Penerimaan dari Pengelolaan Aset Negara Terus Susut Jadi Rp366 Triliun

Donang Wahyu|KATADATA
Ilustrasi. Realisasi penerimaan dari hasil pemanfaatan aset negara pada tahun lalu berkurang Rp 57 miliar dibandingkan tahun sebelumnya.
Penulis: Abdul Azis Said
Editor: Agustiyanti
18/3/2022, 15.41 WIB

Kementerian Keuangan (Kemenkeu) menyebut pandemi berdampak pada penerimaan negara, termasuk setoran dari pemanfaatan Barang Milik Negara (BMN). Nilai penerimaan ini terus menyusut dalam tiga tahun terakhir, dengan realisasi pada tahun lalu sebesar Rp 366 miliar.

Realisasi penerimaan dari hasil pemanfaatan aset negara pada tahun lalu berkurang Rp 57 miliar dibandingkan tahun sebelumnya. Pada 2o20 yang merupakan tahun pertama pandemi, penerimaan menyusut Rp 97 miliar. 

"Kenapa semakin turun? Sama-sama diketahui bahwa 2020-2021 itu adalah dimana terdapat pandemi Covid-19 yang berakibat pada terganggunya bisnis maupun perekonomian," kata Direktur Pengelolaan Kekayaan Negara dan Sistem Informasi (PKNSI) Direktorat Jenderal Kekayaan Negara Kemenkeu Purnama T Sianturi dalam diskusi dengan media, Jumat (18/3).

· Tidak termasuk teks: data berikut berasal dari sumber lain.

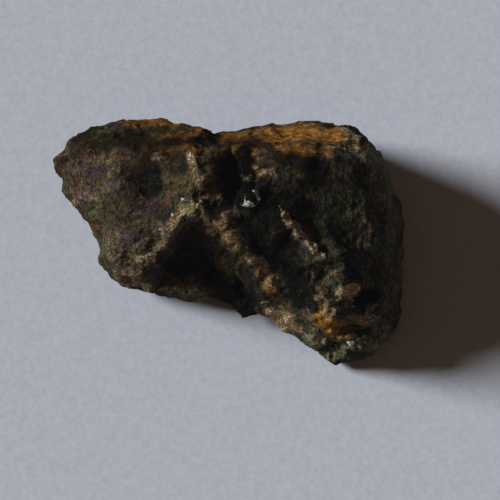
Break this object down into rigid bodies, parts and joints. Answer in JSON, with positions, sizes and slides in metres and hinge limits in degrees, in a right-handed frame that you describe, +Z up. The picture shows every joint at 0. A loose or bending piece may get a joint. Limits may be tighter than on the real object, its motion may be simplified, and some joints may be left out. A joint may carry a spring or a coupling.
{
  "type": "raw purpurite specimen",
  "caption": "Rough broken lump of a dark phosphate mineral with ridges, hollows and an ochre weathered rind, lying on its flattest face.",
  "frame": {"origin": "ground level, under the middle of the stone's bounding box", "axes": "+Z up, out of the face the stone rests on; +X along the stone's length, towards its blunt end; +Y across it, towards the ochre rind"},
  "size_m": [0.071, 0.0494, 0.027],
  "materials": {
    "purpurite_stone": "rough broken mineral, near black and brown, with olive, purple and ochre weathering and a few glassy glints"
  },
  "bodies": {
    "root": {"purpurite": "purpurite_stone"}
  },
  "joints": []
}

Meski demikian, penurunan sebenarnya sudah terjadi sebelum adanya pandemi. Pada 2017, penerimaan dari pemanfaatan aset negara mencapai Rp 505 miliar, kemudian melonjak menjadi Rp 1,57 triliun pada 2018. Namun pada 2019, penerimaan tersebut anjlok lebih dari Rp 1 triliun menjadi hanya Rp 522 miliar. Setelah itu, setoran dari pemanfaatan BMN ini terus turun.

Penerimaan dari hasil pemanfaatan BMN ini tercatat sebagai Pendapatan Negara Bukan Pajak (PNBP). Penerimaan ini diperoleh dari beragam jenis pemanfaat aset negara, seperti penyewaan gedung pertemuan untuk acara pernikahan, seluruh area tempat ATM yang ada di kantor-kantor pemerintah, hotel dan penginapan, ruang milik jalan tol, lapangan golf, pelabuhan, bandara hingga berbagai tanah dan rumah.

Sekalipun terus turun dalam beberapa tahun terakhir, Purnama optimistis penerimaan dari pemanfaatan aset ini bisa terus berkembang di tahun-tahun mendatang. Hal ini didorong upaya pemerintah untuk melakukan penataan terhadap aset-aset yang belum mendapatkan izin pemanfaatan. 

"Tentu ini dibutuhkan peran dari pengguna barang yakni Kementerian dan Lembaga (K/L) terkait dan oleh kita (Kemenkeu) juga. Selain itu, ke depan, K/L akan sadar dan adanya kebutuhan masyarakat bawah terdapat ruang-ruang yang kosong tapi mungkin belum optimal yang bisa dimanfaatkan," ujarnya.

Sementara itu, terkait mekanisme perhitungan tarif untuk aset yang disewakan, pemerintah mengacu pada nilai pasar yang paling optimal. Meski demikian, dalam beleid yang ada  juga mengatur bahwa pemanfaatan, baik berupa sewa atau mekanisme lainnya, dalam penentuan tarif nya juga mempertimbangkan kepentingan sosial dan kebutuhan publik. 

"Dalam menetapkan besarnya sewa tidak serta-merta hanya PNBP, negara juga melakukan tugasnya untuk penyediaan berbagai layanan atau sarana kepada publik, sehingga penyewaan seperti koperasi, ada besaran yang sudah ditentukan sekian persen, yayasan sosial dan keagamaan itu ada penguranagn yang lebih lagi," kata Purnama.

Dia merincikan ada sejumlah bentuk pemanfaatan yang bisa dilakukan pemerintah atas aset-aset negara. Ini diantaranya melalui sewa, pinjam pakai, kerja sama pemanfaatan (KSP), Bangun Guna Serah atau Bangun Serah Guna (BGS/BSG), Kerja Sama Penyediaan Infrastruktur (KSPI) dan Kerja Sama Terbatas Untuk Pembiayaan Infrastruktur (KETUPI).